For me, I started to feel sad and burdened for the people as I realised that the main purpose of most Singaporeans we surveyed were for money. The motivation people are having is money. I know we are living in a country of high living standards, but, money as a purpose? I don't mean to judge or whatsoever, but, I believe that there are greater purposes in life rather than just money. Even simply like living life to the fullest would be like so much greater, at least to me.

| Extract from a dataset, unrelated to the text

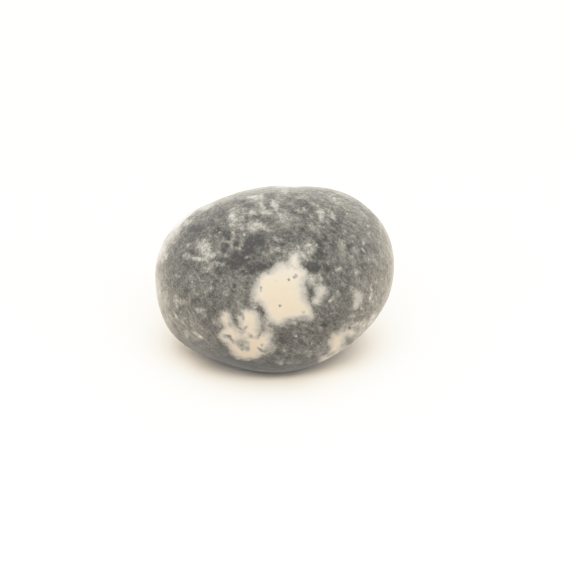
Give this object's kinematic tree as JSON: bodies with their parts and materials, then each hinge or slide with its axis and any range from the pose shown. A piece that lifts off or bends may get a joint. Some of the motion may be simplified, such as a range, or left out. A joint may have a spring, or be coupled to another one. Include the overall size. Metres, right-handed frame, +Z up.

But, all these surveys got myself thinking. How about myself? What's purpose to me and what's my purpose? Well, to really think about it, purpose to me is the goal of my life. What I wish to achieve before Jesus' returns. As for my purpose, well, for now is to become the kind of teacher God has made me to be so that I could fulfill the Great Commission through the things I'm doing. Personally, after GC, I'm considering of going church planting while teaching overseas. But, let's pray more about it.

Before I end off, a verse came to my mind. Jeremiah 29:11,

For I know the plans I have for you," declares the LORD, "plans to prosper you and not to harm you, plans to give you hope and a future.

God has a plan and purpose in creating us and placing us here on earth, in the specific country, area, workplace, etc. we are in. Are we going to live up His plans, His purpose for us? Are we willing to take this step of faith and say, "Yes God, I want to. Use me." I want to be such a person who dedicate my life fully to God. I don't want to be pulled down, I want to stand firm, like a seed on good soil.

So, as a believer or non believer, what's your purpose in life today?